Work instructions =>
Set down the material once more, exactly as it appears.

Dataset excerpt =>
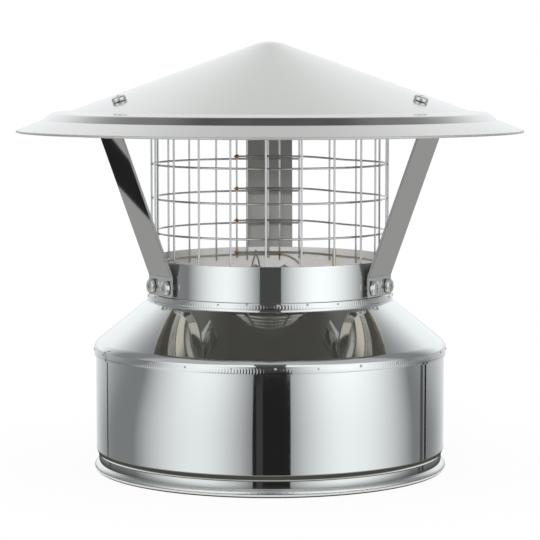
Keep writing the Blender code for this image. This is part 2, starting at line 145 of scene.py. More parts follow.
def add_object(name, data):
    """Object linked to the scene."""
    made = bpy.data.objects.new(name, data)
    bpy.context.collection.objects.link(made)
    return made


def finish_piece(name, bm, material, nodes=(), crease=35):
    """Make a piece from a bmesh, shade it, and set it in the frame."""
    mesh = make_mesh(name, bm)
    mesh.shade_smooth()
    mesh.set_sharp_from_angle(angle=radians(crease))
    mesh.materials.append(material)
    piece = add_object(name, mesh)
    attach(piece, "root")
    if nodes:
        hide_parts(*nodes)
    return piece


def add_material(piece, material, belongs):
    """Give the faces that a test picks another material."""
    piece.data.materials.append(material)
    for face in piece.data.polygons:
        if belongs(face):
            face.material_index = len(piece.data.materials) - 1


def feed(tree, socket, value):
    """Link an output to a socket, or set the socket's own value."""
    if isinstance(value, bpy.types.NodeSocket):
        tree.links.new(value, socket)
    else:
        socket.default_value = value


def add_node(tree, kind, **settings):
    """Shader node of a kind; each setting is a property of it or one of its inputs."""
    made = tree.nodes.new("ShaderNode" + kind)
    for key, value in settings.items():
        if key in made.bl_rna.properties:
            setattr(made, key, value)
        else:
            feed(tree, made.inputs[key.replace("_", " ")], value)
    return made


def calculate(tree, operation, *values):
    """Math node; each value is a number, an output, or another (operation, values)."""
    made = add_node(tree, "Math", operation=operation)
    for socket, value in zip(made.inputs, values):
        feed(tree, socket, calculate(tree, *value) if isinstance(value, tuple) else value)
    return made.outputs[0]


def mix_colours(tree, share, first, second, how="MIX"):
    """Mix node for colours; gives its result."""
    mixed = add_node(tree, "Mix", data_type="RGBA", blend_type=how)
    for index, value in ((0, share), (6, first), (7, second)):
        feed(tree, mixed.inputs[index], value)
    return mixed.outputs[2]


def object_place(tree):
    """A point's place on its object: X, Y and Z, and its distance from the axis."""
    place = add_node(tree, "TexCoord").outputs["Object"]
    x, y, z = add_node(tree, "SeparateXYZ", Vector=place).outputs
    reach = calculate(tree, "SQRT", ("ADD", ("MULTIPLY", x, x), ("MULTIPLY", y, y)))
    return x, y, z, reach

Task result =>
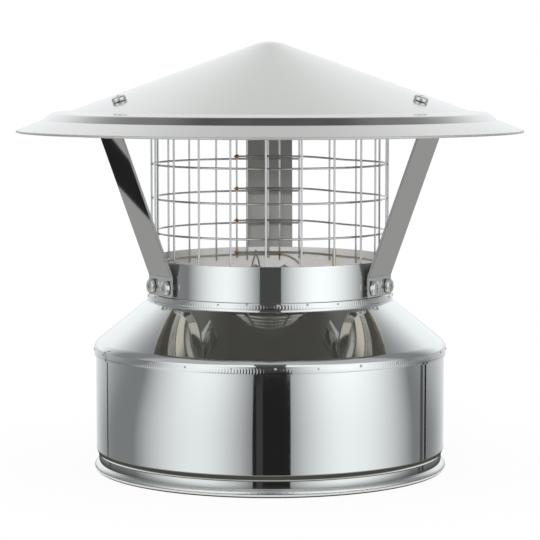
Keep writing the Blender code for this image. This is part 2, starting at line 145 of scene.py. More parts follow.
def add_object(name, data):
    """Object linked to the scene."""
    made = bpy.data.objects.new(name, data)
    bpy.context.collection.objects.link(made)
    return made


def finish_piece(name, bm, material, nodes=(), crease=35):
    """Make a piece from a bmesh, shade it, and set it in the frame."""
    mesh = make_mesh(name, bm)
    mesh.shade_smooth()
    mesh.set_sharp_from_angle(angle=radians(crease))
    mesh.materials.append(material)
    piece = add_object(name, mesh)
    attach(piece, "root")
    if nodes:
        hide_parts(*nodes)
    return piece


def add_material(piece, material, belongs):
    """Give the faces that a test picks another material."""
    piece.data.materials.append(material)
    for face in piece.data.polygons:
        if belongs(face):
            face.material_index = len(piece.data.materials) - 1


def feed(tree, socket, value):
    """Link an output to a socket, or set the socket's own value."""
    if isinstance(value, bpy.types.NodeSocket):
        tree.links.new(value, socket)
    else:
        socket.default_value = value


def add_node(tree, kind, **settings):
    """Shader node of a kind; each setting is a property of it or one of its inputs."""
    made = tree.nodes.new("ShaderNode" + kind)
    for key, value in settings.items():
        if key in made.bl_rna.properties:
            setattr(made, key, value)
        else:
            feed(tree, made.inputs[key.replace("_", " ")], value)
    return made


def calculate(tree, operation, *values):
    """Math node; each value is a number, an output, or another (operation, values)."""
    made = add_node(tree, "Math", operation=operation)
    for socket, value in zip(made.inputs, values):
        feed(tree, socket, calculate(tree, *value) if isinstance(value, tuple) else value)
    return made.outputs[0]


def mix_colours(tree, share, first, second, how="MIX"):
    """Mix node for colours; gives its result."""
    mixed = add_node(tree, "Mix", data_type="RGBA", blend_type=how)
    for index, value in ((0, share), (6, first), (7, second)):
        feed(tree, mixed.inputs[index], value)
    return mixed.outputs[2]


def object_place(tree):
    """A point's place on its object: X, Y and Z, and its distance from the axis."""
    place = add_node(tree, "TexCoord").outputs["Object"]
    x, y, z = add_node(tree, "SeparateXYZ", Vector=place).outputs
    reach = calculate(tree, "SQRT", ("ADD", ("MULTIPLY", x, x), ("MULTIPLY", y, y)))
    return x, y, z, reach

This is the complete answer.